> Task to carry out
Read through the data and report every line in which the word "update" occurs.

───── Collected material ─────

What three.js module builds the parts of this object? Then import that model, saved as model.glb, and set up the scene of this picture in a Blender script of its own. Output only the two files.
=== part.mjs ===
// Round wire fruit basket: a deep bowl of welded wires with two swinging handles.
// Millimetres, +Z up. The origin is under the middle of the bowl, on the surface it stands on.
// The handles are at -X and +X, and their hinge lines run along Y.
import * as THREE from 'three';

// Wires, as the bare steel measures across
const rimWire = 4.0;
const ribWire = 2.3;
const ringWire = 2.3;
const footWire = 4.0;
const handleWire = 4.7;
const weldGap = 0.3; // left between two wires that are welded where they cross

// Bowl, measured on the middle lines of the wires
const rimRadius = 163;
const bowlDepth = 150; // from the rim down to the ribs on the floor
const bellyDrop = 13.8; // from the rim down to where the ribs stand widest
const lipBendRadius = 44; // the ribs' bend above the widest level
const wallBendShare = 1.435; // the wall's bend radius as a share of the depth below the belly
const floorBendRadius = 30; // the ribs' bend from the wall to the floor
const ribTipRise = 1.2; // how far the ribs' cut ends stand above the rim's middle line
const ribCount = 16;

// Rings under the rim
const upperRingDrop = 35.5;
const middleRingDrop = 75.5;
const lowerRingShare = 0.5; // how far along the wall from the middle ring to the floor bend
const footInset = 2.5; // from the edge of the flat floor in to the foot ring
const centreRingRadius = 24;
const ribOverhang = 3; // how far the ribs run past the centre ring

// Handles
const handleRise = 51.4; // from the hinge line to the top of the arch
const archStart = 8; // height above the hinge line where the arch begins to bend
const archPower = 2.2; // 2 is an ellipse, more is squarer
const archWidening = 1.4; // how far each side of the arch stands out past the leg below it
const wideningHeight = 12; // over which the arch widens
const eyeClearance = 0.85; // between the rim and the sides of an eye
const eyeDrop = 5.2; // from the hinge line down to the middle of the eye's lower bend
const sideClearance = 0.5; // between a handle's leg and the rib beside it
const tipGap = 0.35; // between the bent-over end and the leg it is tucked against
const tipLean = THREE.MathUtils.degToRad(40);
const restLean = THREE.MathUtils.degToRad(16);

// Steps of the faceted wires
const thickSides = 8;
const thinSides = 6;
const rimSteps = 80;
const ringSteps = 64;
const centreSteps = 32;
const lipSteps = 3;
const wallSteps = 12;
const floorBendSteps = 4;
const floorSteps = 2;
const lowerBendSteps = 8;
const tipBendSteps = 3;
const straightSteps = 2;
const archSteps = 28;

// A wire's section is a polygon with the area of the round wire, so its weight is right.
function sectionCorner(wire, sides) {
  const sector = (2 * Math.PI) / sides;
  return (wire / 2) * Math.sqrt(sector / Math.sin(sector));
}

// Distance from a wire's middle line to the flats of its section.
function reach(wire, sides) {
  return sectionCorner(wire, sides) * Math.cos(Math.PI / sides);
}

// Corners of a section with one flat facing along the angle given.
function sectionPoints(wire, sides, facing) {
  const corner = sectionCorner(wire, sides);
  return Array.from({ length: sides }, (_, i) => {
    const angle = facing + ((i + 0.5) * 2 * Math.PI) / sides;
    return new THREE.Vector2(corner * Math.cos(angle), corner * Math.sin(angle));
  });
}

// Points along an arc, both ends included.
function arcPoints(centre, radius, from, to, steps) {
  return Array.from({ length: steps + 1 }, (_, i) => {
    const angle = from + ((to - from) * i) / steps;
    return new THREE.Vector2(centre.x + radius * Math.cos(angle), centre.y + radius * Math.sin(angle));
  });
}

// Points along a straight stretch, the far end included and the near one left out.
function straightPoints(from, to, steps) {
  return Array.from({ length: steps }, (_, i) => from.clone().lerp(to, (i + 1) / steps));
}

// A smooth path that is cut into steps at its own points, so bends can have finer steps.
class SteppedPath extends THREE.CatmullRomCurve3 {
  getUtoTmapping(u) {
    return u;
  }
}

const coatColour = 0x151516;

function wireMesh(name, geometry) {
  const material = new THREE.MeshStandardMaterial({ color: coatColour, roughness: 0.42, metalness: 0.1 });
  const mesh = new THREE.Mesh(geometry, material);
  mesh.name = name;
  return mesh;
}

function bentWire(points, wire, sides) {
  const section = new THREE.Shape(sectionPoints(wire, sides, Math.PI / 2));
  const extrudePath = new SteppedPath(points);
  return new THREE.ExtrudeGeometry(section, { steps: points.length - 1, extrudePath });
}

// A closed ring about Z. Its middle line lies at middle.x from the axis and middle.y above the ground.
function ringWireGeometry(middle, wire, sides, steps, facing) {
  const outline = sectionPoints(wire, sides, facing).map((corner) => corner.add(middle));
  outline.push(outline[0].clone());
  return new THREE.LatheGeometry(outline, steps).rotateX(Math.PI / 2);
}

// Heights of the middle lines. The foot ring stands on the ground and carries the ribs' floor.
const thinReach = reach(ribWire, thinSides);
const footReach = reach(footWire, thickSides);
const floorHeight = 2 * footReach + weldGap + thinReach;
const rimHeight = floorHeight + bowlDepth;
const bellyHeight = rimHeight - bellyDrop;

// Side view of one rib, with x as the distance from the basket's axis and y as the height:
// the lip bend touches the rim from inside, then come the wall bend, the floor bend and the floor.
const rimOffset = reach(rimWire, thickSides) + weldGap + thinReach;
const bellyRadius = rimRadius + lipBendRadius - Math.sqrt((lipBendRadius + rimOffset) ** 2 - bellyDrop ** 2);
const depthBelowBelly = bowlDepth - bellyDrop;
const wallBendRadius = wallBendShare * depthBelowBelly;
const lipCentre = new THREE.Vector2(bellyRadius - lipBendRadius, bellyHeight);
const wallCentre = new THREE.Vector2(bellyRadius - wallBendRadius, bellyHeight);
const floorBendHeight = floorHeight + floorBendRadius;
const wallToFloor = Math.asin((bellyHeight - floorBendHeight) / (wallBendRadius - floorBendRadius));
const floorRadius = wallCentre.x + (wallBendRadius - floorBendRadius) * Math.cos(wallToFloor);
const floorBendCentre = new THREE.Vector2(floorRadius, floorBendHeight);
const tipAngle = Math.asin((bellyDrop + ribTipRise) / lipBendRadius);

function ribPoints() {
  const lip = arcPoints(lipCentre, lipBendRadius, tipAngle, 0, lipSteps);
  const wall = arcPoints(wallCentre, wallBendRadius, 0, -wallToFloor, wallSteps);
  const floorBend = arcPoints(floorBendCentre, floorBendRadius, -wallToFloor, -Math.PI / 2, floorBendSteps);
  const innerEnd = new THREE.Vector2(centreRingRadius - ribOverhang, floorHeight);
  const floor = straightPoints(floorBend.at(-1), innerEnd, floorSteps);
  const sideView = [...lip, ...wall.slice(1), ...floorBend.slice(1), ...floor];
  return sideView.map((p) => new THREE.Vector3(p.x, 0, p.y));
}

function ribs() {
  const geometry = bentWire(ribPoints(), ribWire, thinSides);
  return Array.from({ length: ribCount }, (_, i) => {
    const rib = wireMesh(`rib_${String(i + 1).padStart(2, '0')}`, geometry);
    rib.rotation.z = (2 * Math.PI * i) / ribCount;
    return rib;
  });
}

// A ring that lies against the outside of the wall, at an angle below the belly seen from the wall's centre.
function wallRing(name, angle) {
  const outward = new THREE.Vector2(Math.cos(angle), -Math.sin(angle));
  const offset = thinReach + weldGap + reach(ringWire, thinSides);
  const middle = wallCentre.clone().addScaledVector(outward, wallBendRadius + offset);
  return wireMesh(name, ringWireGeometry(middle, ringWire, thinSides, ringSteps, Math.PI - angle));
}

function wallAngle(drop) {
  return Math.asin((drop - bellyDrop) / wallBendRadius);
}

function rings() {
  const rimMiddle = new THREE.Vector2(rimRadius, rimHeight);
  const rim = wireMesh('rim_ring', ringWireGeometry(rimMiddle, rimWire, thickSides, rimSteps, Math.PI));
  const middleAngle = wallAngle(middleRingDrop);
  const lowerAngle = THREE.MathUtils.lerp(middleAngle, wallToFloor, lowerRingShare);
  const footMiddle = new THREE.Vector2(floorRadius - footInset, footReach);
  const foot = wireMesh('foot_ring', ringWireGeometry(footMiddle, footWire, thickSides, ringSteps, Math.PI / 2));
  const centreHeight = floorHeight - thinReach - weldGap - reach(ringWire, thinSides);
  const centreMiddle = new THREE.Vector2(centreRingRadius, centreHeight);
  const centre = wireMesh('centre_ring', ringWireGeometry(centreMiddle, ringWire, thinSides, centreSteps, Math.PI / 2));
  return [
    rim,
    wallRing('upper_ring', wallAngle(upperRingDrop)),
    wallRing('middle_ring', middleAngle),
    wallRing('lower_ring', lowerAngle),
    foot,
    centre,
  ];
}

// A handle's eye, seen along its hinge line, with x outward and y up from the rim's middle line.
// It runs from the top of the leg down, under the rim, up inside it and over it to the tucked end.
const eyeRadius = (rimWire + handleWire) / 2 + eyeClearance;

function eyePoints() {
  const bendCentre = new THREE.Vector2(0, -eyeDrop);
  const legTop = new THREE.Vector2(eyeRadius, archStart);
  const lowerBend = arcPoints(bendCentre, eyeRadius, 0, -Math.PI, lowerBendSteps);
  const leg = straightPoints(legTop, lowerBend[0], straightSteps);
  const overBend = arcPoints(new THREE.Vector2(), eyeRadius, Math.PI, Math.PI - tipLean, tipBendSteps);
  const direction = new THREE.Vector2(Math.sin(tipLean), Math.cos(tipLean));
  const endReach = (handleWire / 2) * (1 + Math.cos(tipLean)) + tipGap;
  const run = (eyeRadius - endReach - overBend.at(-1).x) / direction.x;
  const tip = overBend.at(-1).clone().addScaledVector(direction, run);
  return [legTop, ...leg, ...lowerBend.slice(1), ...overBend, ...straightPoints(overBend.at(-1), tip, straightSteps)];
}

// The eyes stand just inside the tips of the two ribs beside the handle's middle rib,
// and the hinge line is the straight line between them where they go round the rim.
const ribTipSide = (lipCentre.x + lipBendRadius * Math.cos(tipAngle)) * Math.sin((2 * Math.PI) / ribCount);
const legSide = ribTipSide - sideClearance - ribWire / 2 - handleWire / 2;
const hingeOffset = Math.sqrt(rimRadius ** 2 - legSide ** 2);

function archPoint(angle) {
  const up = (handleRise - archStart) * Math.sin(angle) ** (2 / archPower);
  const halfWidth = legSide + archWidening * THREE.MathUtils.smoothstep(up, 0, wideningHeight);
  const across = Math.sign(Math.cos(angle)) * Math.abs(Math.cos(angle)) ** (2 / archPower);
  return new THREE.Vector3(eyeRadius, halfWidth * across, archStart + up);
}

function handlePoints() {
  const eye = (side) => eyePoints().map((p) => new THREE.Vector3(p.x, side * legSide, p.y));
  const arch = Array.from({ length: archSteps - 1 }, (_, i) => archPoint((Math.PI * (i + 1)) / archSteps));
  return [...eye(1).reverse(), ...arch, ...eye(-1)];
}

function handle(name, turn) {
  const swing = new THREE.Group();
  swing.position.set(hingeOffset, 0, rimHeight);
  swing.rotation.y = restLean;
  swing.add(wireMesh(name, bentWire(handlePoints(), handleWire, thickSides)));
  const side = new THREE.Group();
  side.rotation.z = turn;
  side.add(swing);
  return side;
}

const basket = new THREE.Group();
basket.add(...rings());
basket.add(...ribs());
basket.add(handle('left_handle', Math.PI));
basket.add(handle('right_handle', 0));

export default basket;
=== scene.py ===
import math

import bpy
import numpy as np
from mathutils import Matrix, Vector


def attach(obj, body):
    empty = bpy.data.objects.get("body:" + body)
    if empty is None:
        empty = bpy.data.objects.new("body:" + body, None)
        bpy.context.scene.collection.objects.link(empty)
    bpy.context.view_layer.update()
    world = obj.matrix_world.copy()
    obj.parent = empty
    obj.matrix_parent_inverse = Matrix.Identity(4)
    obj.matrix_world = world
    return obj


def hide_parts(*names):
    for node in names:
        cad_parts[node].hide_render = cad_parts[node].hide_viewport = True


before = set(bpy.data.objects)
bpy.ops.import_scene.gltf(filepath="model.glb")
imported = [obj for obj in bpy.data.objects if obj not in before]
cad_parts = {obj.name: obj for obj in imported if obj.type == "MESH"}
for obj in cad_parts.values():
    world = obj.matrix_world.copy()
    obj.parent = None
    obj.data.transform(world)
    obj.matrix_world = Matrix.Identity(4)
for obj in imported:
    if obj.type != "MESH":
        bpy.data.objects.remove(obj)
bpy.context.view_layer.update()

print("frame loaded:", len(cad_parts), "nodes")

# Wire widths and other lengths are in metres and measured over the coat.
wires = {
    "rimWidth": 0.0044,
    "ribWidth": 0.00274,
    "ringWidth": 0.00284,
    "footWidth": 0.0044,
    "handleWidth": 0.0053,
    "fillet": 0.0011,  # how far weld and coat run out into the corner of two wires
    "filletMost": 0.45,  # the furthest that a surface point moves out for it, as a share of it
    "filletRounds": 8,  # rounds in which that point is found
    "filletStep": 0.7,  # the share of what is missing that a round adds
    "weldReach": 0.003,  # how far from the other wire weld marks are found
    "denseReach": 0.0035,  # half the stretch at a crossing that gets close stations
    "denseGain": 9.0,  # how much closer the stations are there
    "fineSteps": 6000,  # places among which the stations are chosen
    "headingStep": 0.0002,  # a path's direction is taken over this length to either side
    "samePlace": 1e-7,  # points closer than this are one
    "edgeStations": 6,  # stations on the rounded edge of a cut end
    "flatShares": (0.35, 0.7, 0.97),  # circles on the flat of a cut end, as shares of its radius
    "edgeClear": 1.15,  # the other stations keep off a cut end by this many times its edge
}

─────

> Completed exercise
    bpy.context.view_layer.update()
bpy.context.view_layer.update()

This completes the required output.